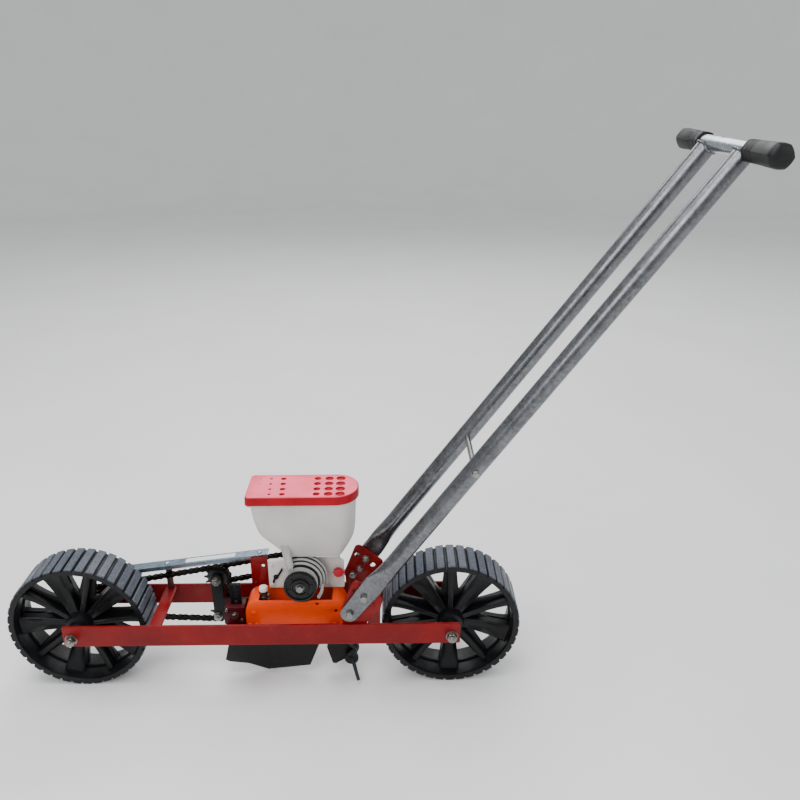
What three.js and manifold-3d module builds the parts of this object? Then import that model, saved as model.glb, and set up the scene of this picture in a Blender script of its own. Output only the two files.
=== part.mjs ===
// Push seeder: two lugged wheels in a flat-bar frame, chain-driven seed roller under a hopper,
// furrow opener, soil coverer and a twin-tube push handle. Millimetres, +Z up, ground at z = 0.
// Design coordinates put the front axle at x = 0; everything is shifted by originShiftX at the end.
import * as THREE from "three";
import { mergeVertices } from "three/addons/utils/BufferGeometryUtils.js";
import Module from "manifold-3d";

const wasm = await Module();
wasm.setup();

// Driving dimensions
const gap = 0.3;
const wheelbase = 550;
const wheelRadius = 102;
const wheelWidth = 60;
const lugCount = 40;
const lugHeight = 5;
const rimThickness = 5;
const spokeCount = 10;
const hubRadius = 19;
const hubHalfLength = 46;
const axleRadius = 6;
const runningClearance = 0.05;
const railOuterY = 54;
const railThickness = 4;
const railHeight = 34;
const railCentreZ = 106;
const railOverhang = 12;
const strapThickness = 4;
const strapTopZ = 95;
const chainPitch = 9.525;
const driveTeeth = 16;
const counterTeeth = 12;
const idlerTeeth = 8;
const rollerTeeth = 9;
const driveChainY = 38;
const rollerChainY = 45.5;
const shaftX = 331;
const shaftZ = 172;
const shaftRadius = 5;
const baseFrontX = 247;
const baseRearX = 395;
const baseTopZ = 141;
const baseHalfWidth = 20;
const sheet = 2;
const housingRadius = 36;
const knobRadius = 24;
const hopperTopZ = 307;
const hopperBottomZ = 210;
const lidThickness = 11;
const pivotX = 403;
const pivotZ = 142;
const handleAngle = 53.4;
const handleLength = 789;
const tubeRadius = 12.5;
const tubeWall = 1.5;
const tubeY = 58;
const barRadius = 10;
const barHalfLength = 150;
const gripRadius = 14.5;
const gripLength = 78.5;
const clampHoleRadius = 34.5;

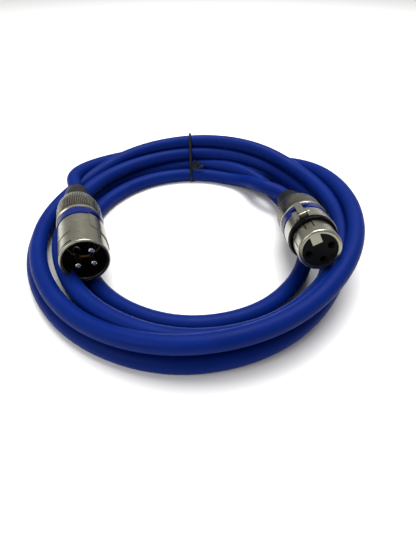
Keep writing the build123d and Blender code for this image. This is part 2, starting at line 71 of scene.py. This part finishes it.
male = Connector("male", mouth=(-37.9, -41.5, 18.6), turn=18.9, tilt=4.9, boot_start=47.2)
female = Connector("female", mouth=(49.6, -44.5, 26.4), turn=-0.4, tilt=14.5, boot_start=45.8)

# ---- camera, light and floor --------------------------------------------------------------------------

CAMERA_PLACE = Vector((9.0, -144.5, 110.0)) * MM
CAMERA_DOWN = math.radians(44.2)
VIEW_ACROSS = math.radians(60.0)
FLOOR_REACH = 3.0


def add_camera():
    """Close above the front of the coil, looking down at its middle."""
    data = bpy.data.cameras.new("camera")
    data.sensor_fit = "HORIZONTAL"
    data.angle = VIEW_ACROSS
    data.clip_start = 0.005
    camera = bpy.data.objects.new("camera", data)
    camera.location = CAMERA_PLACE
    camera.rotation_euler = (math.pi / 2 - CAMERA_DOWN, 0.0, 0.0)
    bpy.context.scene.collection.objects.link(camera)
    bpy.context.scene.camera = camera


def add_softbox(name, place, target, size, power):
    """A square area light aimed at a point."""
    data = bpy.data.lights.new(name, "AREA")
    data.size = size
    data.energy = power
    light = bpy.data.objects.new(name, data)
    light.location = place
    light.rotation_euler = (Vector(target) - Vector(place)).to_track_quat("-Z", "Y").to_euler()
    bpy.context.scene.collection.objects.link(light)


def add_studio():
    """An even white room, a large softbox overhead and a weaker one from the front left."""
    world = bpy.data.worlds.new("studio")
    world.use_nodes = True
    background = world.node_tree.nodes["Background"]
    background.inputs["Color"].default_value = (1.0, 0.99, 0.97, 1.0)
    background.inputs["Strength"].default_value = 0.42
    bpy.context.scene.world = world
    bpy.context.scene.view_settings.view_transform = "Standard"
    add_softbox("overhead", (0.05, 0.25, 0.75), (0.0, 0.0, 0.0), 0.6, 11.0)
    add_softbox("front_left", (-0.6, -0.5, 0.6), (0.0, 0.0, 0.0), 0.4, 3.0)


def add_floor():
    """White paper under the coil, reaching past every view."""
    mesh = bpy.data.meshes.new("floor")
    reach = FLOOR_REACH
    corners = [(-reach, -reach, 0.0), (reach, -reach, 0.0), (reach, reach, 0.0), (-reach, reach, 0.0)]
    mesh.from_pydata(corners, [], [(0, 1, 2, 3)])
    floor = bpy.data.objects.new("floor", mesh)
    bpy.context.scene.collection.objects.link(floor)
    paint, _, shader = new_material("floor_paper")
    shader.inputs["Base Color"].default_value = (0.86, 0.86, 0.86, 1.0)
    shader.inputs["Roughness"].default_value = 0.9
    shader.inputs["Specular IOR Level"].default_value = 0.1
    mesh.materials.append(paint)


# ---- materials ----------------------------------------------------------------------------------------


def new_material(name):
    """A material with its node tree and its shader."""
    paint = bpy.data.materials.new(name)
    paint.use_nodes = True
    return paint, paint.node_tree, paint.node_tree.nodes["Principled BSDF"]


def noise(tree, scale, detail):
    """Noise in the piece's own space: scale is in features per metre."""
    place = tree.nodes.new("ShaderNodeTexCoord")
    texture = tree.nodes.new("ShaderNodeTexNoise")
    texture.inputs["Scale"].default_value = scale
    texture.inputs["Detail"].default_value = detail
    tree.links.new(place.outputs["Object"], texture.inputs["Vector"])
    return texture.outputs["Fac"]


def vary(tree, shader, socket, source, low, high):
    """Drives a number of the shader between two values with a noise."""
    spread = tree.nodes.new("ShaderNodeMapRange")
    spread.inputs["From Min"].default_value = 0.3
    spread.inputs["From Max"].default_value = 0.7
    spread.inputs["To Min"].default_value = low
    spread.inputs["To Max"].default_value = high
    tree.links.new(source, spread.inputs["Value"])
    tree.links.new(spread.outputs["Result"], shader.inputs[socket])


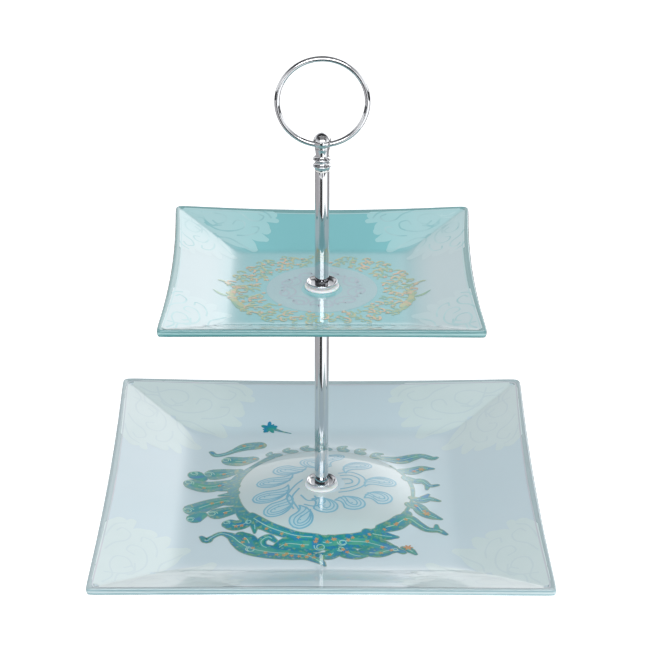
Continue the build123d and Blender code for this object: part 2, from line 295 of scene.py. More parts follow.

→ **Work to be completed**
Copy all lines from the listing that contain "scene".

→ **The response**
What three.js and manifold-3d module builds the parts of this object? Then import that model, saved as model.glb, and set up the scene of this picture in a Blender script of its own. Output only the two files.
Keep writing the build123d and Blender code for this image. This is part 2, starting at line 71 of scene.py. This part finishes it.
    bpy.context.scene.collection.objects.link(camera)
    bpy.context.scene.camera = camera
    bpy.context.scene.collection.objects.link(light)
    bpy.context.scene.world = world
    bpy.context.scene.view_settings.view_transform = "Standard"
    bpy.context.scene.collection.objects.link(floor)
Continue the build123d and Blender code for this object: part 2, from line 295 of scene.py. More parts follow.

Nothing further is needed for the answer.